The ministry also listed several operational uses of the technique, such as monitoring radical content, extremist ideologies, propaganda videos or bomb-making tutorials shared on public platforms. Tracking scam websites and links related to online gambling, fake job offers and fraudulent investment schemes, scrutinising public profiles on matrimonial and dating platforms in cybercrime cases involving honey traps and blackmail and extracting cryptocurrency wallet addresses from dark web marketplaces during investigations.
The panel was also informed that artificial intelligence is now playing a central role in intelligence gathering and counter-intelligence operations. Key AI applications include face recognition, social media parsing, network analysis, natural language processing for structured and unstructured data, pattern recognition and entity resolution, which helps accurately identify and link individuals across multiple public sources.
“AI is helping security agencies in enhancing their capabilities for intelligence gathering and counter-terrorism efforts by rapidly analysing vast datasets, detecting anomalies, predicting patterns, cross-linkages, etc., thereby improving decision-making, speed and accuracy,” the ministry said.

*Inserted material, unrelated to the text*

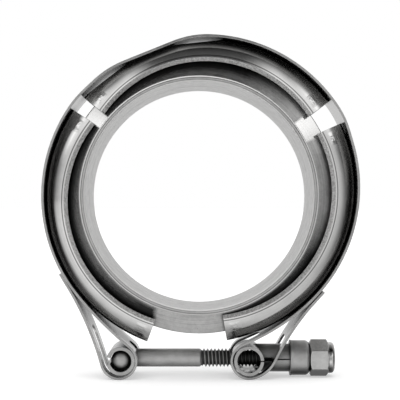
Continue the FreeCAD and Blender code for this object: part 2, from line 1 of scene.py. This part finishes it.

The ministry highlighted that the Central Reserve Police Force (CRPF) is already using AI for narrative and sentiment analysis on open-source social media platforms. An “AI-driven intelligence fusion centre” for the CRPF is in the final stage of deployment. Once operational, it will ingest massive volumes of structured and unstructured data and generate actionable analysis and decision-support solutions for operational requirements.

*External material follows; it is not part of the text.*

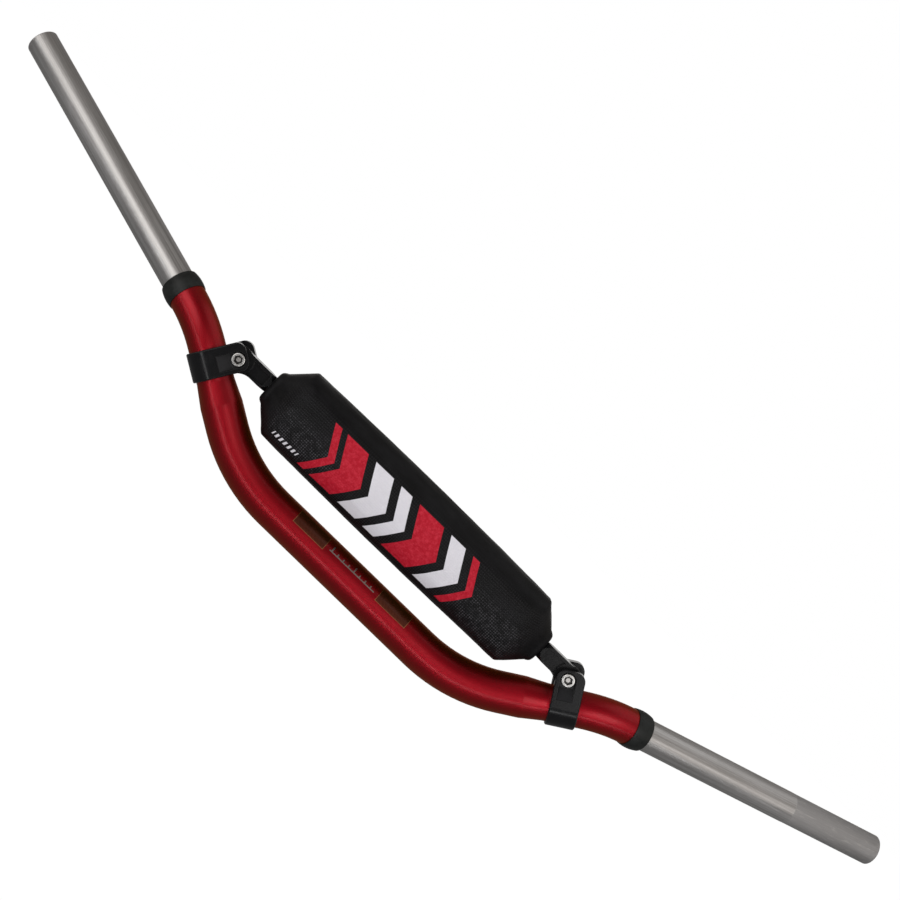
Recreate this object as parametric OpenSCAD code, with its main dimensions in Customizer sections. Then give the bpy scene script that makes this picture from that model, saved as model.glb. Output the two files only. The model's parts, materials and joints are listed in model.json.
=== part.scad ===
// Motocross handlebar: a bent twin-wall bar with a clamped crossbar and its chest pad.
// X runs along the bar and +X is the clutch end. Z rises. Y points back to the rider.
// The origin is the middle of the stretch that the fork clamps hold.

/* [Bar shape] */
// Straight middle of the bar, from the centre to the start of each lower bend
middle_half = 67.5; // [60:0.5:80]
// Radius of the lower bends, at the axis of the bar
lower_bend_r = 112; // [95:1:140]
// Angle of the lower bends
lower_bend_a = 32; // [26:0.5:38]
// Straight riser between the lower and the upper bend
riser_len = 57; // [53:0.5:70]
// Radius of the upper bends, at the axis of the bar
upper_bend_r = 70; // [60:1:100]
// Rise of the grips above level
grip_rise = 13; // [6:0.5:16]
// Backward sweep of the grips
grip_sweep = 22; // [12:0.5:28]
// Straight end of each side, from the upper bend to the end of the bar
grip_len = 225; // [200:1:260]

/* [Outer tube] */
// Outside diameter of the middle
tube_middle_d = 28.6; // [28:0.1:30]
// Outside diameter past the tapers
tube_outer_d = 25.4; // [25:0.1:26]
// Length of each taper
taper_len = 16; // [10:1:20]
// Plain tube left between the taper and the crossbar clamp
taper_gap = 2; // [1:0.5:4]
// Wall in the middle
tube_middle_wall = 2.4; // [1.8:0.1:2.8]

/* [Inner tube] */
// Outside diameter, which is the size of the grips
grip_d = 22.2; // [22:0.1:22.4]
// Wall of the inner tube
inner_wall = 2.6; // [2:0.1:3.4]
// Radial clearance between the inner and the outer tube
tube_fit = 0.05; // [0.03:0.01:0.1]
// Length of the knurled stretch at the clutch end
knurl_len = 80; // [40:1:110]
// Depth that the knurling is cut below the plain tube
knurl_cut = 0.1; // [0.05:0.05:0.3]
// Rounding of the bar ends
end_round = 1; // [0.5:0.1:1.4]

/* [Collars] */
// Where the visible edge of a collar lies past the upper bend
collar_at = 1; // [0.5:0.5:4]
// Length of a collar
collar_len = 13; // [10:0.5:18]
// How much of a collar covers the outer tube
collar_cover = 5; // [3:0.5:7]
// How far the lip of a collar stands out from the outer tube
collar_proud = 1.1; // [0.6:0.1:1.6]
// How far the thin end of a collar stands out from the grip
collar_nose = 0.8; // [0.5:0.1:1.2]
// Radius of the convex barrel of a collar, seen from the side
collar_barrel = 26; // [22:1:60]
// Width of the lip of a collar
collar_lip = 2; // [1:0.1:2.6]
// Depth of the line beside the lip
collar_line = 0.25; // [0.1:0.05:0.4]
// Width of the rib inside a collar, and of its groove in the inner tube
collar_rib = 1.6; // [1.2:0.1:2]
// Depth of that groove
collar_rib_depth = 0.5; // [0.3:0.1:0.8]
// Clearance of the rib at each end of the groove
rib_slip = 0.2; // [0.1:0.05:0.4]
// Radial clearance of a collar on either tube
collar_fit = 0.05; // [0.03:0.01:0.1]

/* [End plugs] */
// Diameter of the flange of a plug
plug_d = 20.8; // [19:0.1:21.6]
// Height of the dome of a plug
plug_dome = 2.2; // [1.4:0.1:3]
// Length of the shank of a plug
plug_shank = 16; // [10:1:24]
// Radial clearance of the barbs of a plug
plug_fit = 0.05; // [0.03:0.01:0.1]
// Barbs on a plug
plug_barbs = 3; // [2:1:4]

/* [Crossbar clamps] */
// Width of a clamp along the bar
clamp_w = 20; // [16:1:24]
// Centre of a clamp, measured back from the start of the upper bend
clamp_back = 13; // [12.5:0.5:16]
// Wall of the strap under the bar
strap_wall = 2; // [1.6:0.1:3]
// Radial clearance of the strap on the bar
strap_fit = 0.05; // [0.03:0.01:0.1]
// Height of the bolt above the axis of the bar
bolt_rise = 19.5; // [19.5:0.5:24]
// How far the bolt lies from the middle of the clamp, towards the middle of the bar
bolt_back = 1.5; // [0:0.5:2]
// Near ear left above the bolt
ear_over = 6.5; // [6:0.5:9]
// How much taller the threaded far ear is
ear_extra = 3.5; // [0:0.5:4.5]
// Corner radius of the ears
ear_round = 6.5; // [3:0.5:7]
// Gap between the ears
ear_gap = 12.9; // [12:0.1:14]
// Chamfer along the outer edges of the strap
strap_edge = 0.7; // [0.3:0.1:1]

/* [Clamp bolts] */
// Diameter of the bolt shank
bolt_d = 6; // [5:0.5:6.5]
// Diameter of the bolt head
bolt_head_d = 9.4; // [9:0.1:10.4]
// Height of the bolt head
bolt_head_h = 3.6; // [3:0.1:4.2]
// Hexagon socket, across its flats
bolt_hex = 5.5; // [4:0.5:5.5]
// Depth of the hexagon socket
bolt_hex_depth = 2.4; // [2:0.1:2.6]
// Radial clearance of the bolt in the near ear and in the eye
bolt_slip = 0.25; // [0.15:0.05:0.4]
// Radial clearance of the bolt in the threaded far ear
bolt_thread_fit = 0.05; // [0.03:0.01:0.1]
// Width of the pocket round the bolt head
pocket_w = 10.8; // [10.6:0.1:12]
// Depth of the pocket at the bolt
pocket_depth = 3.8; // [3:0.1:4.2]
// Run-out of the pocket towards the bar
pocket_run = 14; // [10:0.5:16]

/* [Crossbar] */
// Outside diameter of the crossbar
crossbar_d = 12.7; // [12:0.1:13.4]
// Bore of the crossbar
crossbar_bore = 9; // [8:0.1:9.6]
// Outside diameter of the eye of a lug
eye_d = 18.6; // [17:0.1:19]
// Clearance between the saddle of a lug and the bar
saddle_fit = 0.4; // [0.2:0.1:0.8]
// Clearance between the eye and each ear
eye_slip = 0.1; // [0.05:0.05:0.2]
// From the bolt to the shoulder where a lug meets the crossbar
lug_len = 26; // [23:0.5:34]
// How far the crossbar lies above the bolts
lug_offset = 2; // [0:0.5:3]
// Radius of the fillets between the eye and the arm of a lug
lug_fillet = 12; // [8:1:20]
// Length of the spigot of a lug inside the crossbar
spigot_len = 18; // [12:1:26]
// Radial clearance of the spigot
spigot_fit = 0.05; // [0.03:0.01:0.1]
// Depth of the channel forged in each side of a lug
channel_depth = 2.6; // [1.5:0.1:3.4]
// Rim left beside the channel
channel_rim = 2.6; // [2:0.1:3.4]

/* [Pad] */
// Crossbar left bare between the pad and each lug
pad_end_gap = 0.3; // [0.3:0.1:12]
// Height of the pad
pad_h = 56; // [50:0.5:60]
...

It added that AI can automate the processing of diverse data sources, including communication records, open-source intelligence, financial transactions and surveillance feeds, enabling quicker threat identification, anomaly detection and linkage analysis. Natural language processing tools are particularly useful for multilingual monitoring, including regional dialects, and for decoding sensitive content from both the open and dark web.
The submission by the MHA before the parliamentary panel has come amid growing scrutiny over digital surveillance and data privacy. By emphasising that only publicly available information is accessed and no personal data is harvested, the MHA has sought to address concerns raised by the various groups.